Another way out, some say, is for the Governent to divest the shares it currently holds in public sector undertakings. Divestment backed up with a well-thought-out and consistent privatisation policy would make an impact on the development of a healthy capital market. Of the total paid up capital of NRs 495.7 million outstanding in the market, 42 percent is in HMG's control. Individuals hold only 12.4 percent, while the remaining are owned by foreign companies and domestic institutions.

SHY TYCOONS

Those same persons who urge privatisation also ask why the big business houses such as Golchha, Dugar and hod do not go public. Business houses in India such as Birla, Tata and Reliance hold less than five percent in the companies they promote. Why are the Nepali businesses content with the obvious limitations of sole ownership and why do they shy away from using public resources? Part of this reluctance is due to fear of losing control over the business.
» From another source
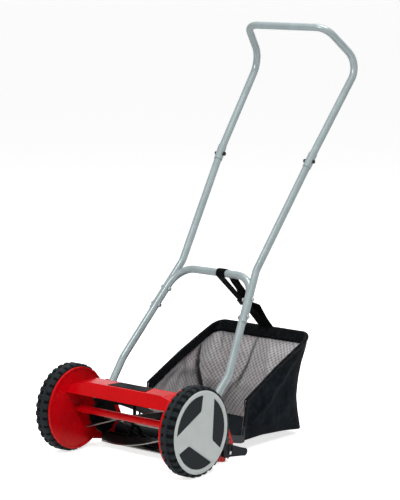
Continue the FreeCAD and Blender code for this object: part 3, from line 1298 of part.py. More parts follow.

But that is a very limiting attitude. As Ambassador Weil said in a parting address to the Kathmandu Rotarians, the expansion of the economic base can only flow from "the ingenuity, energy, and initiative of private entrepreneurs". In South East Asia, Japan and even in neighbouring India, he said, economic growth was propelled not by governments, but by vigorous private sectors.

Businessman Niranjan Tibrewala agrees, but points out that in Nepal the Government has no clearcut, stable policy regarding industries and public limited companies. That makes privatisation risky, he says.

The stock market movement of the past year shows that the people do not hesitate to invest if- a project is promising and well managed. For example, the subscription rate of multinational joint ventures such as the Grindlays Bank has gone up as much as 500 percent, while that of the Nepal Arab Bank (NABIL) and the Nepal lndo Suez Bank has each gone up more than 200 percent. Contrast this with the case of the public limited companies. Market response to the Rastriya Beema Sansthan, the Nepal Industrial Development Corporation and Himal Cement was tepid, showing a clear lack of confidence.

Finance experts maintain that the only way out for HMG is to bolster the private sector giants with liberal policies and make them enter the capital market. At the same time, the public sector enterprises must be allowed to "freewheel" with minimal operational interference from the Government.

AVOIDING A CRASH

The overpricing of stocks worries Manohar Krishna Shrestha, finance expert and Reader at Tribhuvan University, who says that it could turn investors away if sustained long enough. This could lead to a market crash, which would take years to recover from. "At present, the prices quoted attach more value to the scarcity factor of shares than the actual performance of the company," says Shrestha. The only way out of the bind seems to be to increase the supply of shares so that it catches up with the demand, and let the laws of economics take over.

There are many hurdles before the SEC, not the least of which is an economy that really needs to "take off' if the stock market is to prosper and provide an impetus to commerce and industry as well as to provide the public with an opportunity to invest. The day that ready cash is converted to stocks and shares rather than jewelry, land in Kathmandu's hectic real estate market or in buildings, will be the day when the SEC will have come into its own. That moment will also say something about the national economy as a whole.